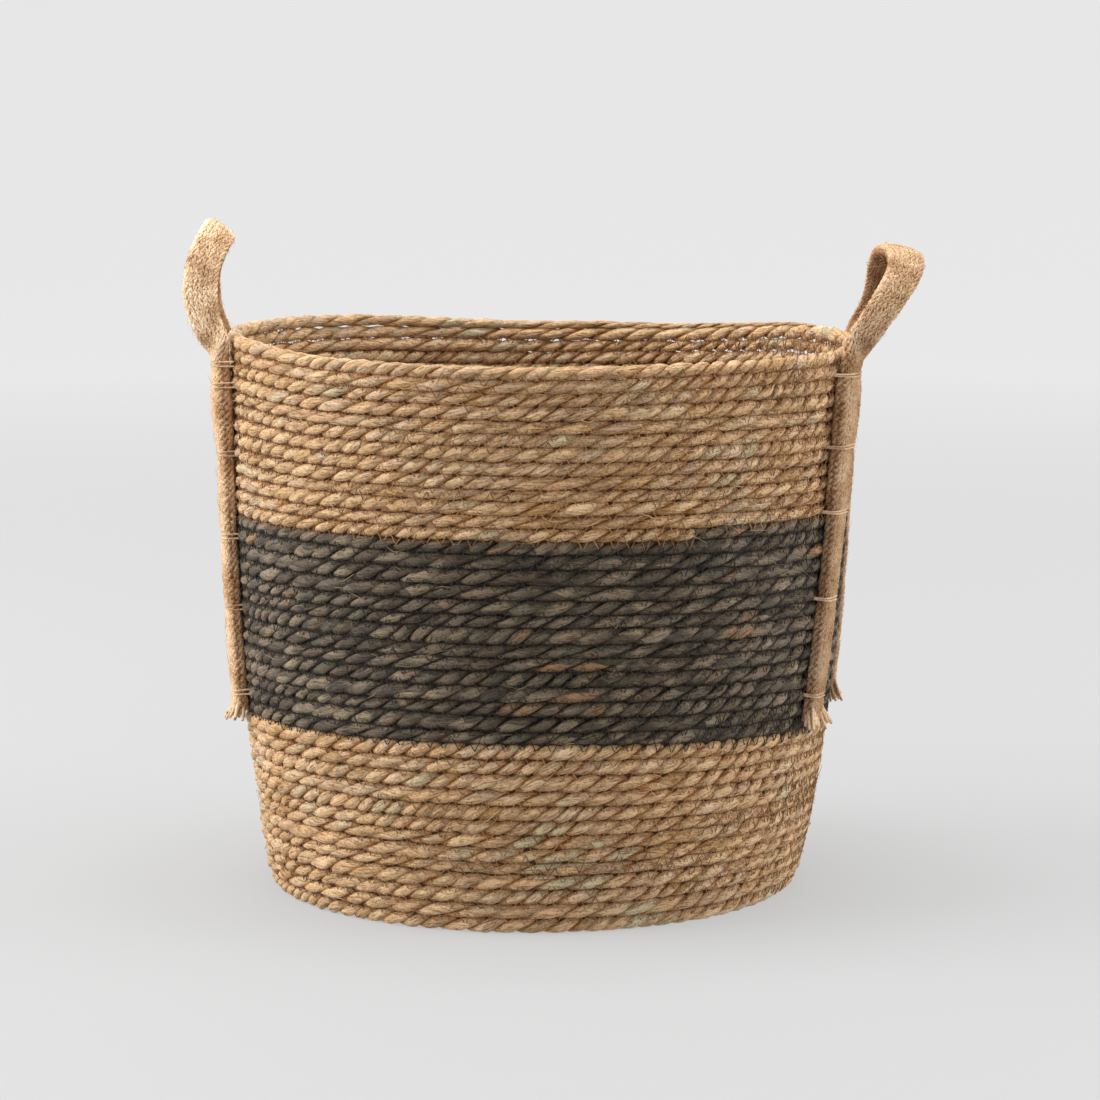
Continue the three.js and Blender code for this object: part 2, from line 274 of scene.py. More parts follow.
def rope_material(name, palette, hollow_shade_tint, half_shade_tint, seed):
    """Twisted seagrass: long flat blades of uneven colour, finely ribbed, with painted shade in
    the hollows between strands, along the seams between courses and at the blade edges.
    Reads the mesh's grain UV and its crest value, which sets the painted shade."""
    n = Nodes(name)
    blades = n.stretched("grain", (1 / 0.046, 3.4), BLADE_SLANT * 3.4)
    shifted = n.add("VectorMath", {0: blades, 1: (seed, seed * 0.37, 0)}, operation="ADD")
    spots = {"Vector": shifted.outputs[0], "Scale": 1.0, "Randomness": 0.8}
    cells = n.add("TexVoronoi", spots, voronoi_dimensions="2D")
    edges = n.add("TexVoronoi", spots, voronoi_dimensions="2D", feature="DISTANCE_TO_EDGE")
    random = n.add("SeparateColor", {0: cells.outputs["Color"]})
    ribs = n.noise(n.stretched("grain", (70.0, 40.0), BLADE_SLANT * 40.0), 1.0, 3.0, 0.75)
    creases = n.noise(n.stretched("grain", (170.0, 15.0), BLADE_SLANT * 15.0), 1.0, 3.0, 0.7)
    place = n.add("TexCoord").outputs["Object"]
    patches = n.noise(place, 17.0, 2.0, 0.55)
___
Task brief
Copy out the material above in its entirety. Every detail must match.

Answer to this problem
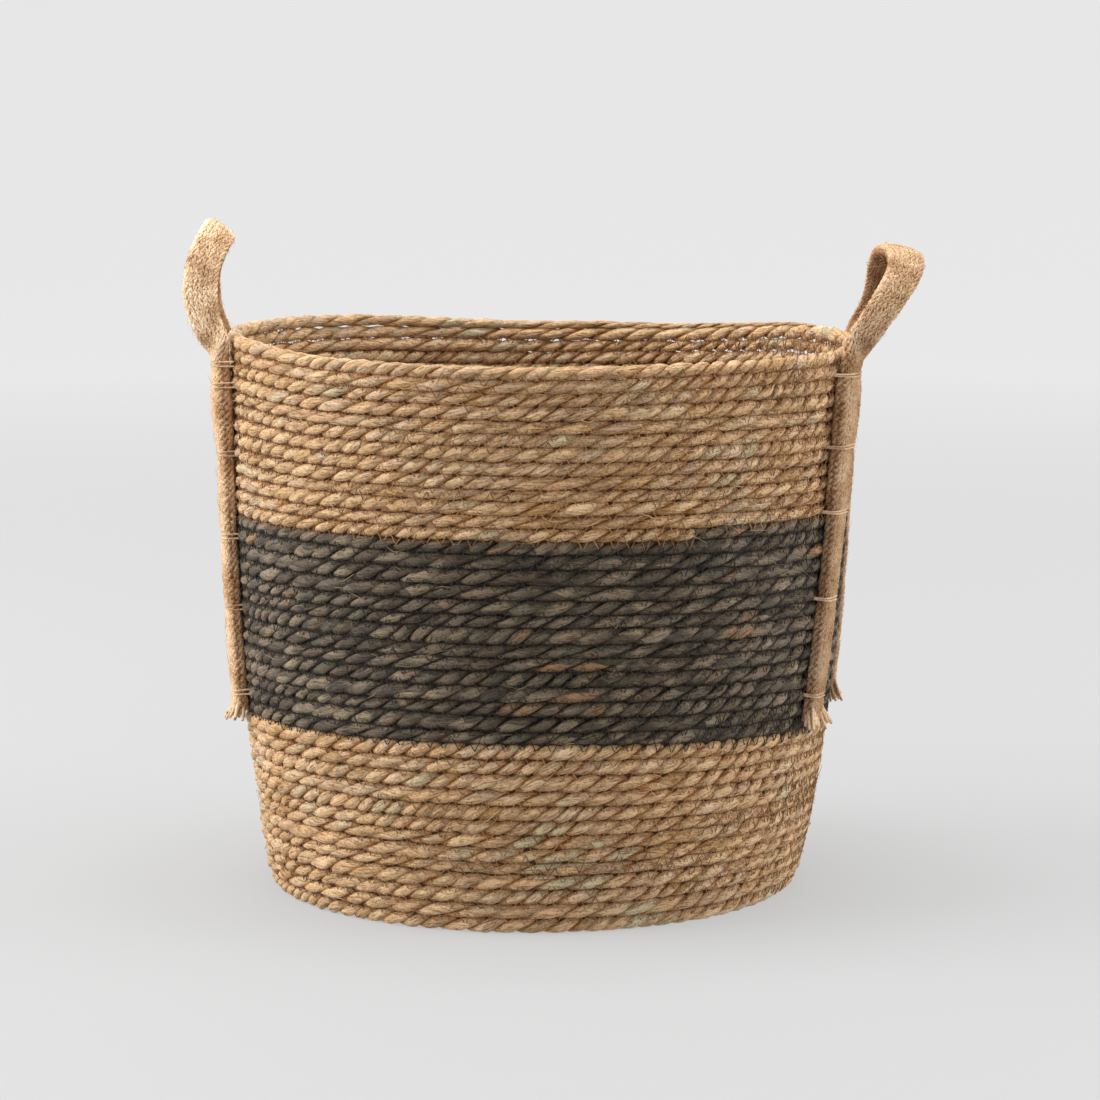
Continue the three.js and Blender code for this object: part 2, from line 274 of scene.py. More parts follow.
def rope_material(name, palette, hollow_shade_tint, half_shade_tint, seed):
    """Twisted seagrass: long flat blades of uneven colour, finely ribbed, with painted shade in
    the hollows between strands, along the seams between courses and at the blade edges.
    Reads the mesh's grain UV and its crest value, which sets the painted shade."""
    n = Nodes(name)
    blades = n.stretched("grain", (1 / 0.046, 3.4), BLADE_SLANT * 3.4)
    shifted = n.add("VectorMath", {0: blades, 1: (seed, seed * 0.37, 0)}, operation="ADD")
    spots = {"Vector": shifted.outputs[0], "Scale": 1.0, "Randomness": 0.8}
    cells = n.add("TexVoronoi", spots, voronoi_dimensions="2D")
    edges = n.add("TexVoronoi", spots, voronoi_dimensions="2D", feature="DISTANCE_TO_EDGE")
    random = n.add("SeparateColor", {0: cells.outputs["Color"]})
    ribs = n.noise(n.stretched("grain", (70.0, 40.0), BLADE_SLANT * 40.0), 1.0, 3.0, 0.75)
    creases = n.noise(n.stretched("grain", (170.0, 15.0), BLADE_SLANT * 15.0), 1.0, 3.0, 0.7)
    place = n.add("TexCoord").outputs["Object"]
    patches = n.noise(place, 17.0, 2.0, 0.55)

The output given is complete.